--- Source excerpt ---

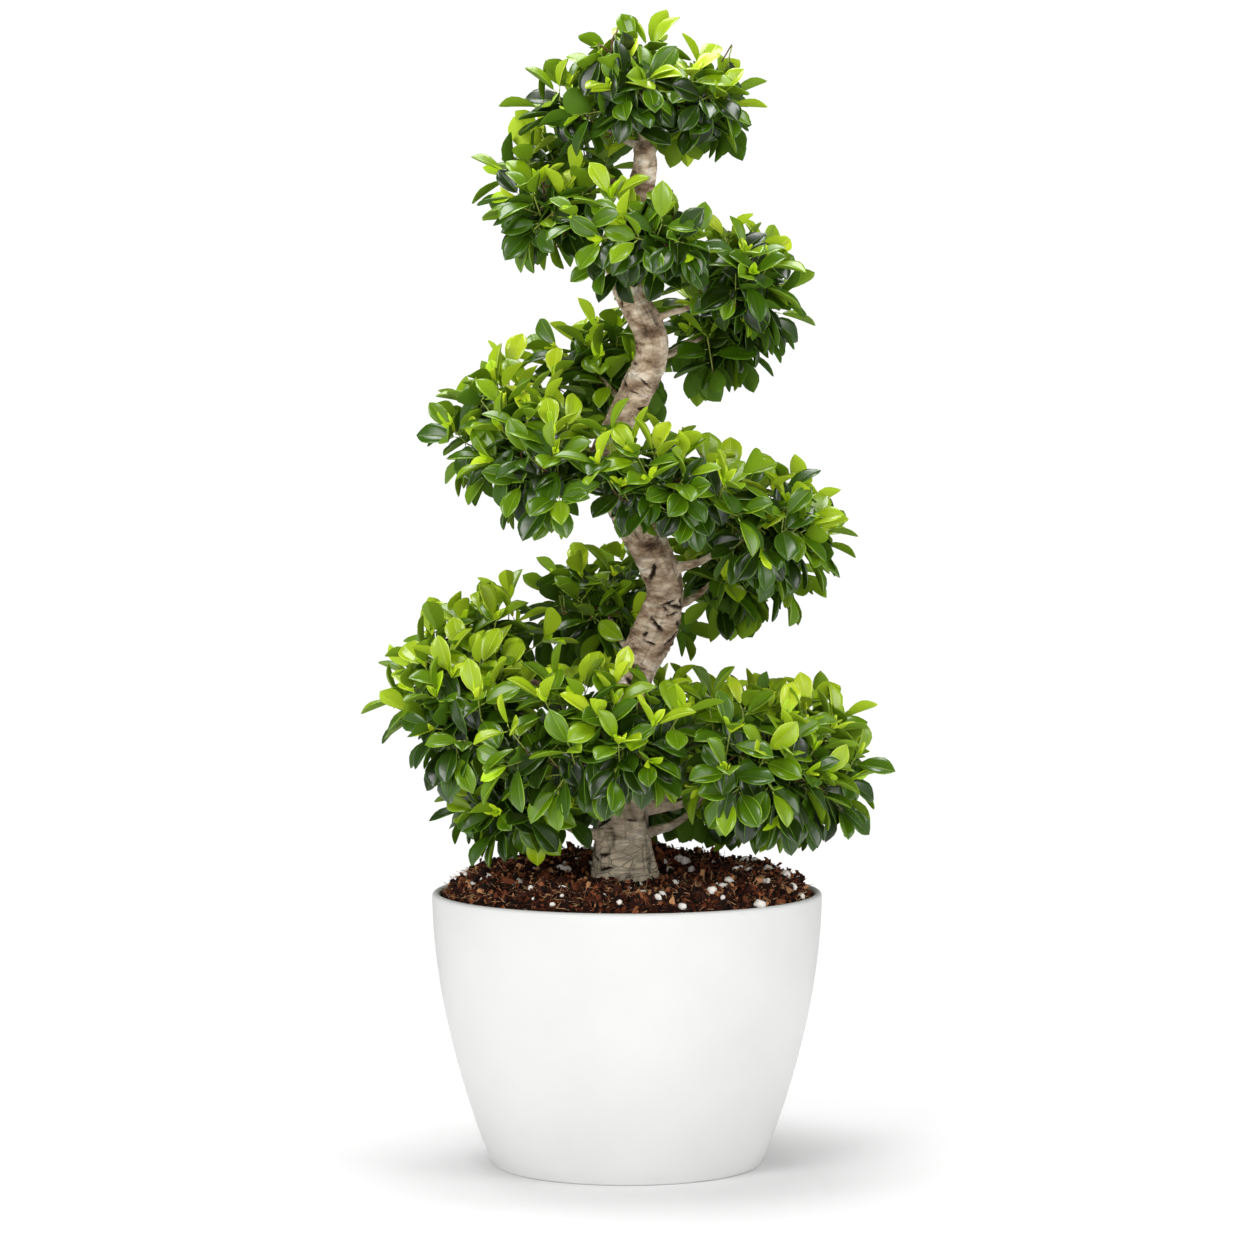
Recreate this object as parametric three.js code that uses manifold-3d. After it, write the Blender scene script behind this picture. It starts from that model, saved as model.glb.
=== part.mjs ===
// A spiral topiary ficus in a round planter: three turns of clipped foliage wind up a snaking trunk.
// Millimetres, +Z up. The origin is the centre of the planter's flat underside, and -Y is the front.
import * as THREE from "three";
import { mergeVertices } from "three/addons/utils/BufferGeometryUtils.js";
import Module from "manifold-3d";

const wasm = await Module();
wasm.setup();

// ---------- driving dimensions ----------
const GAP = 0.3; // clearance kept between pieces that touch

const POT = {
  height: 281, rimRadius: 200, footRadius: 139, // outside
  bulge: 1.85, // how soon the side reaches the rim's width: 1 is a straight cone
  wall: 8, floor: 10, footRound: 4, sides: 32, steps: 4,
};

const SOIL = {
  edgeBelowRim: 8, seatHeight: 289, seatRadius: 52, crestHeight: 301, crestRadius: 108,
  shoulder: 4, // how late the mound falls to its edge: 1 is a straight slope
  backRise: 7, // the mound stands this much higher behind the trunk and lower in front
};

const SOIL_EDGE = POT.height - SOIL.edgeBelowRim;

const TRUNK = {
  height: 1046, // of the fork
  footRadius: 24, forkRadius: 12.5,
  taper: 0.7, // it keeps its thickness low down: 1 is a straight taper
  flare: 10, flareHeight: 38, lobes: 3, lobeShare: 0.5, // its foot swells, more so on three sides
  footShift: -4, // how far right its foot stands
  bends: [[440, -16], [590, 41], [722, -20], [836, 27], [930, -13], [1000, 17]], // height, how far right
  depthShare: 0.8, // how far it swings front to back between two bends, as a share of their half width
  sides: 10, steps: 26,
};

// The spiral: t counts turns up from its lowest end, at the right. It runs by the front, left and back.
const SPIRAL = {
  startTurn: -0.19, endTurn: 2.66, // it starts level, behind the right side
  startHeight: 405, rise: 237,
  sag: 32, sagTurns: 0.95, // it starts out nearly level, and makes up for that behind the trunk
  tilt: 3, // the back of each turn stands this much higher than its front
  sideTilt: 10, // the right of its middle turns stands this much higher than their middle
  middleStart: 1, middleFull: 1.7, middleEnds: 2.1, middleGone: 2.6, // which turns those are
  reach: 270, reachLoss: 43, // from the middle line to the leaf tips, and its loss in each turn
  shift: -9, shiftGain: 8.5, // how far right the middle line stands, and its gain in each turn
  depth: 86, topDepth: 58, // half the width of the foliage, measured outwards
  thickness: 90, topThickness: 54, // half its height
  spacing: 178, topSpacing: 118, // between one mass and the next
  overlap: 0.82, // half a mass's length, as a share of the spacing
};

// In front of the trunk the foliage is clipped up from below, to show the trunk's bends.
const PARTING = { lift: 44, right: 34, width: 50 };

// Low masses under the first turn, all round but at the front, where the trunk's foot shows.
const SKIRT = { turns: [0.4, 0.56, 0.73, 0.9], height: 378, reach: 214, half: [78, 76, 66] };

// The clipped head on the trunk's fork: a ring of masses and one on top of them.
const HEAD = {
  shift: 12, ringTurns: [0.02, 0.27, 0.5, 0.76], ringHeight: 1082, ringReach: 122, ringHalf: [70, 58, 56],
  capHeight: 1110, capHalf: [84, 82, 57],
};

const BOUGH = {
  drop: 62, topDrop: 30, // from a mass's centre down to where its bough leaves the trunk
  belowFork: 12, bend: 0.16, thickness: 0.42, taper: 0.6, sides: 6, steps: 3,
  shortest: 12, // nearer to the trunk than this, foliage hides its bough
  tuck: 10, // how far its curve runs on into the foliage before it is cut
};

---

Your goal: Please print the material above exactly as it appears, from its first line through the line containing "const GAP = 0.3;", inclusive, and stop there.

Task result:
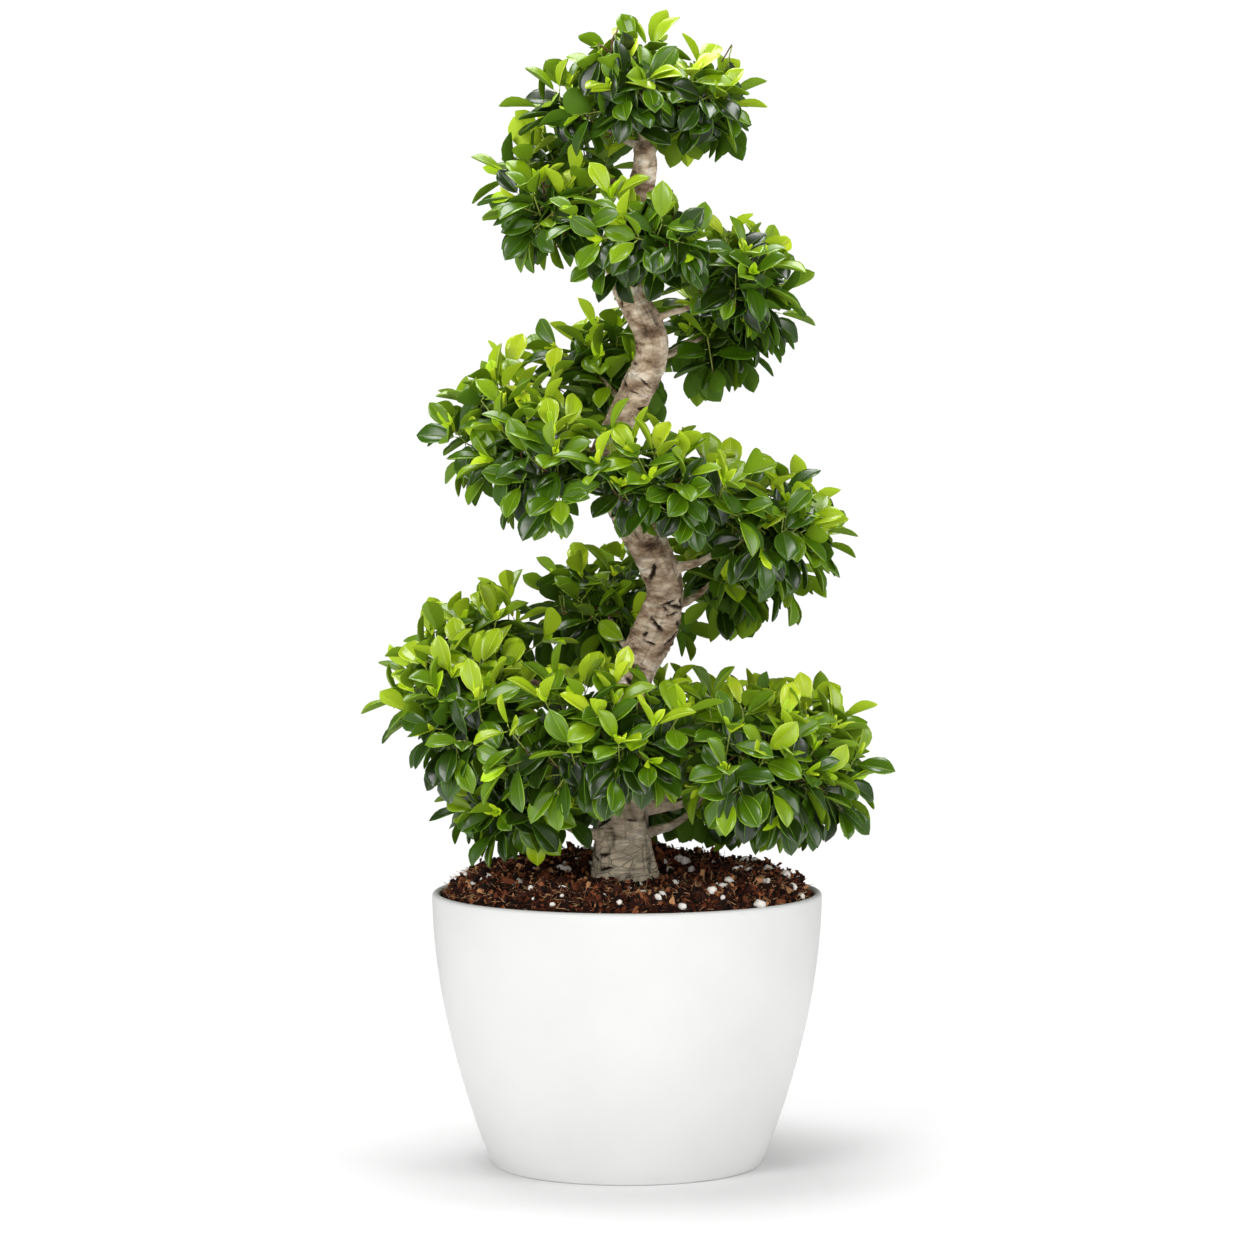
Recreate this object as parametric three.js code that uses manifold-3d. After it, write the Blender scene script behind this picture. It starts from that model, saved as model.glb.
=== part.mjs ===
// A spiral topiary ficus in a round planter: three turns of clipped foliage wind up a snaking trunk.
// Millimetres, +Z up. The origin is the centre of the planter's flat underside, and -Y is the front.
import * as THREE from "three";
import { mergeVertices } from "three/addons/utils/BufferGeometryUtils.js";
import Module from "manifold-3d";

const wasm = await Module();
wasm.setup();

// ---------- driving dimensions ----------
const GAP = 0.3; // clearance kept between pieces that touch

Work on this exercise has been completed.